As unimaginative as it has become for watch interviewers to provoke their subjects on the point of smartwatches, it seemed pertinent to do so with Herzog. Apple had just unveiled its second crack at getting us hooked on the miniaturised computers it’s invented for our wrists. At the launch, the company claimed that it has become the world’s second largest watch brand, trailing only Rolex. That’s kinda massive.

“For guys like Apple, of course smartwatches make sense,” says Herzog. “But I said from the beginning, I don’t see any future in this for Oris. There’s no long-term value with a smartwatch. Yes, I like to know how many steps I’ve done during the day – but tomorrow that function is outdated. There’s always a newer smartwatch around the corner. You have to throw away this one and buy the next one. If you look at an Oris watch, you have something that after 10 years you’ll still like to look at, you’ll love to see it on your wrist. You don’t have the same emotion with a smartwatch.”

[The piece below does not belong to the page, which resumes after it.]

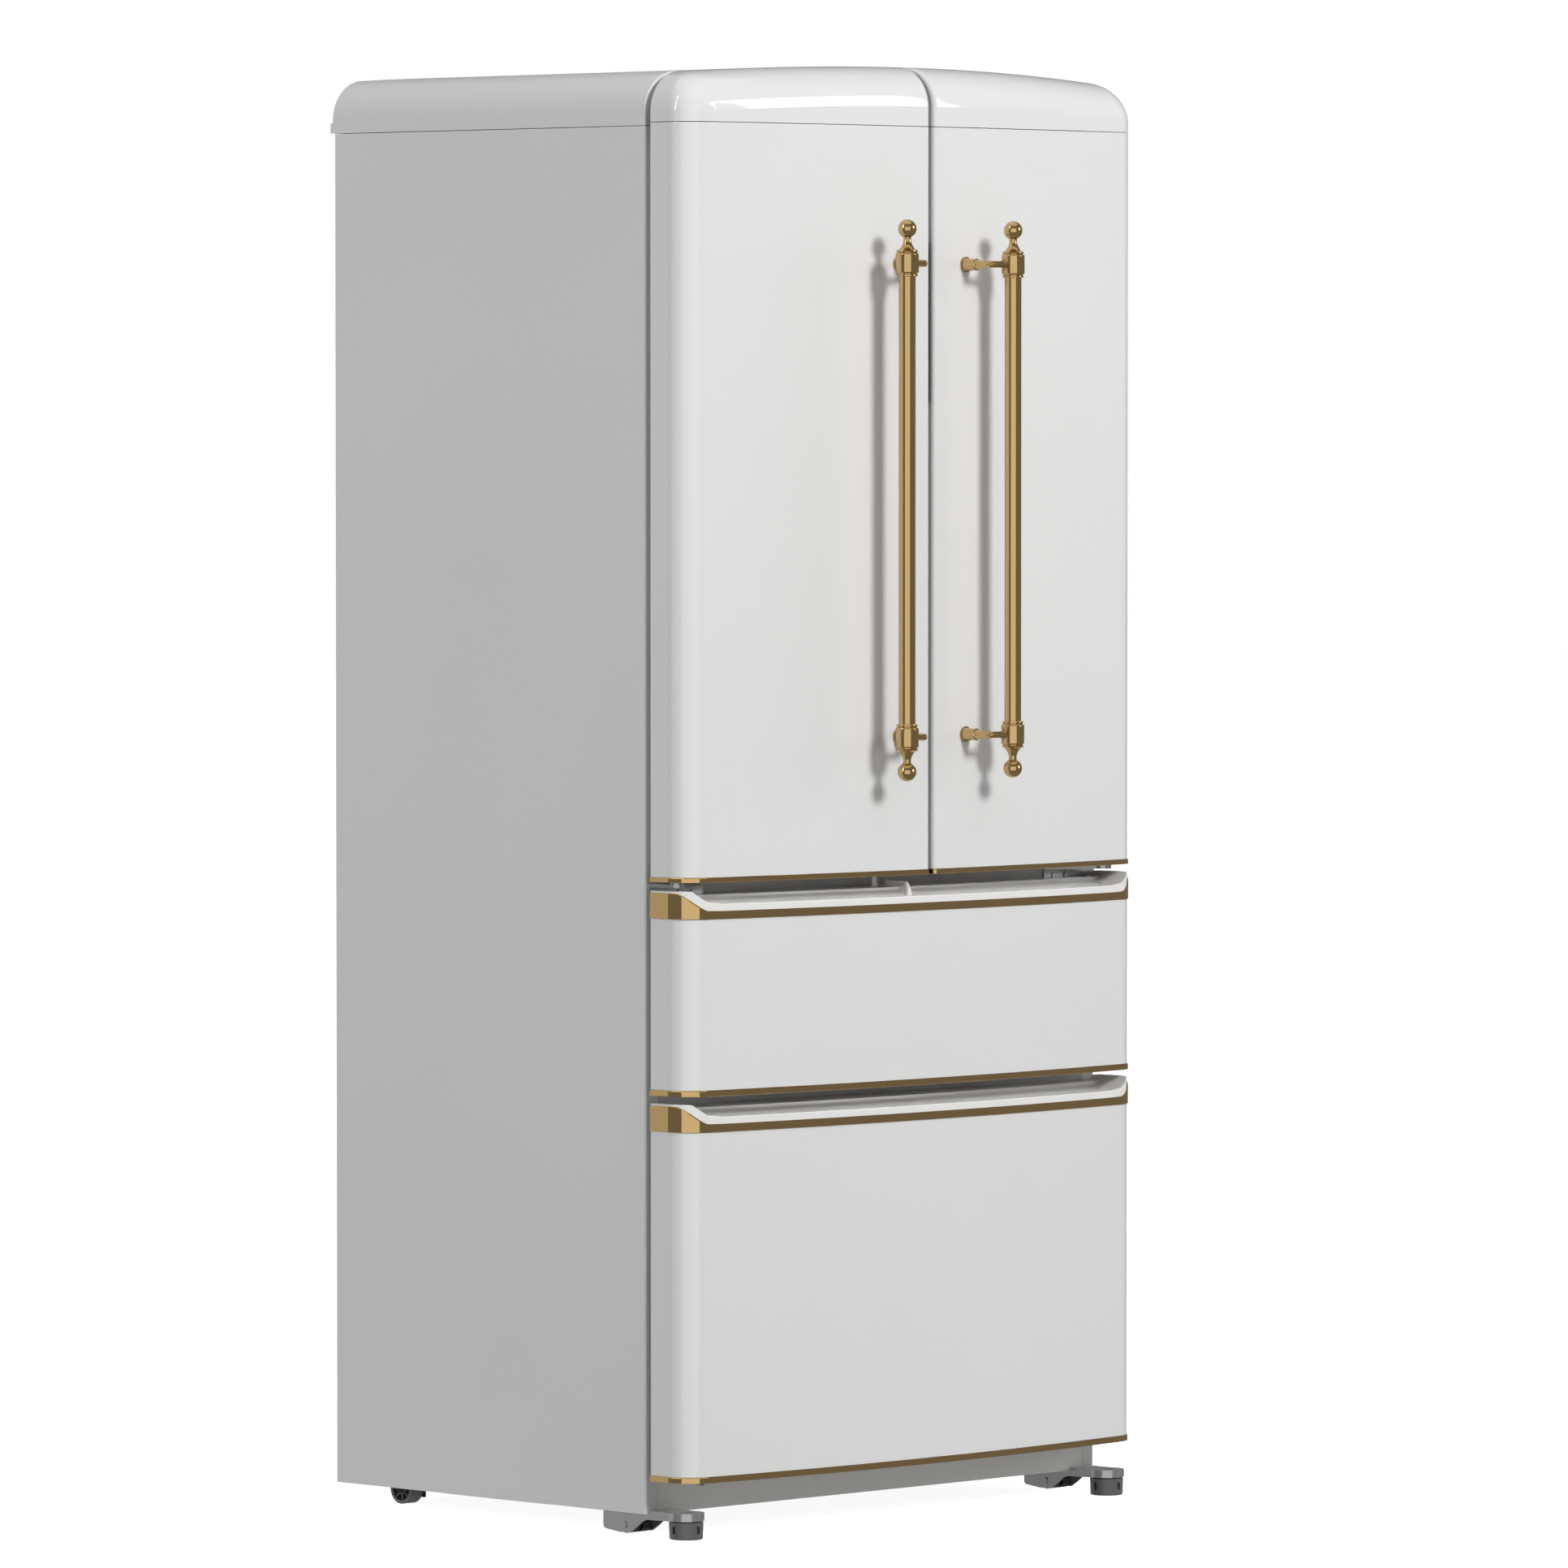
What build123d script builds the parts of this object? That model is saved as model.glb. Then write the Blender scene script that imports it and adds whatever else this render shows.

The truth, of course, is that no one really knows the extent to which the smartwatch sector will grow. Not the CEOs of watch companies; certainly not those of us who get to interview the CEOs of watch companies. It would be naïve to dismiss the smartwatch movement as a fad; it would be equally naïve to overplay the threat smartwatches pose to the mechanical watch industry at large.

Thirty-five years ago, Herzog wagered that traditional timepieces would always win out in the hearts and minds of the style-conscious. So far, history has proven him right. Oris can thank its recent success on a run of solid watches delivered at sensible prices. While the brand stays committed to that formula, its winning streak looks set to continue. Up the Toffees!